Le Royaume-Uni a formellement quitté l’Union européenne (UE) le 31 janvier, près de quatre ans après un référendum historique marquant la fin de quarante-six ans d’intégration à l’Union. Le pays reste régi par la réglementation européenne jusqu’à fin décembre, et d’ici là, les deux parties tentent de définir leur future relation. Mais les négociations butent notamment sur la présence de pêcheurs européens dans les eaux britanniques, et les conditions de concurrence équitable.
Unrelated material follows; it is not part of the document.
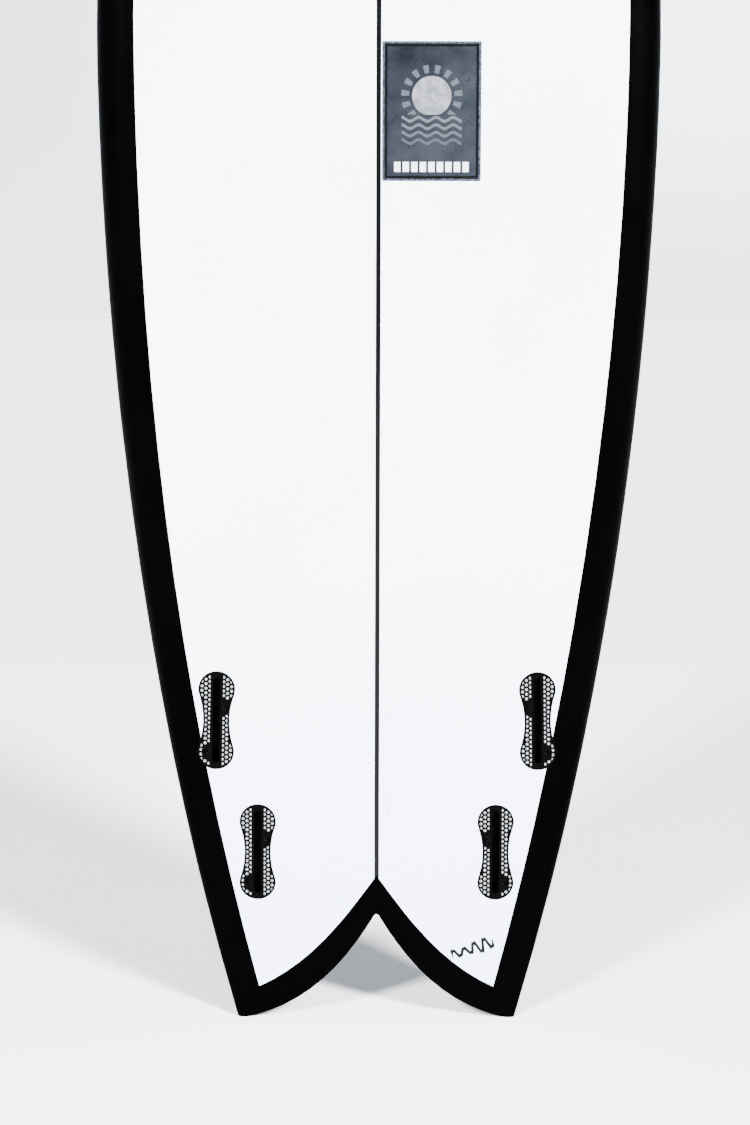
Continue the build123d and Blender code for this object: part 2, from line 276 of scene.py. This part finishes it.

Notre correspondante à Londres Cécile Ducourtieux a répondu aux questions des lecteurs du Monde sur les enjeux de ces négociations lors d’un tchat.

jyco : En cas de « no deal », qui perd le plus, l’UE ou le Royaume-Uni ?

Cécile Ducourtieux : Le gouvernement britannique veut croire – ou laisser croire aux Britanniques – que les Européens auraient davantage à perdre. Mais les chiffres sont assez clairs : 47 % des exportations britanniques vont dans l’Union européenne contre 8 % des exportations européennes qui vont au Royaume-Uni. En cas de « non-accord » commercial, un retour de taxes aux frontières ferait donc plus de mal aux Britanniques, entreprises et particuliers.

Xavier : Pourquoi Michel Barnier ne siffle-t-il pas la fin de la récréation en imposant des critères pour accéder au marché commun ?

La négociation en cours va au-delà de l’aspect commercial même si ce dernier en constitue la partie la plus consistante. Londres et Bruxelles parlent aussi de coopération de recherche, en matière de sécurité et de défense, etc. On en parle moins parce que cela « coince » moins. Mais il n’est pas question pour les Européens de mettre fin aux discussions commerciales : ce serait difficile de s’accorder sur les autres aspects, cruciaux, d’un futur deal. En outre, Bruxelles refuse absolument de porter la responsabilité d’un échec des négociations.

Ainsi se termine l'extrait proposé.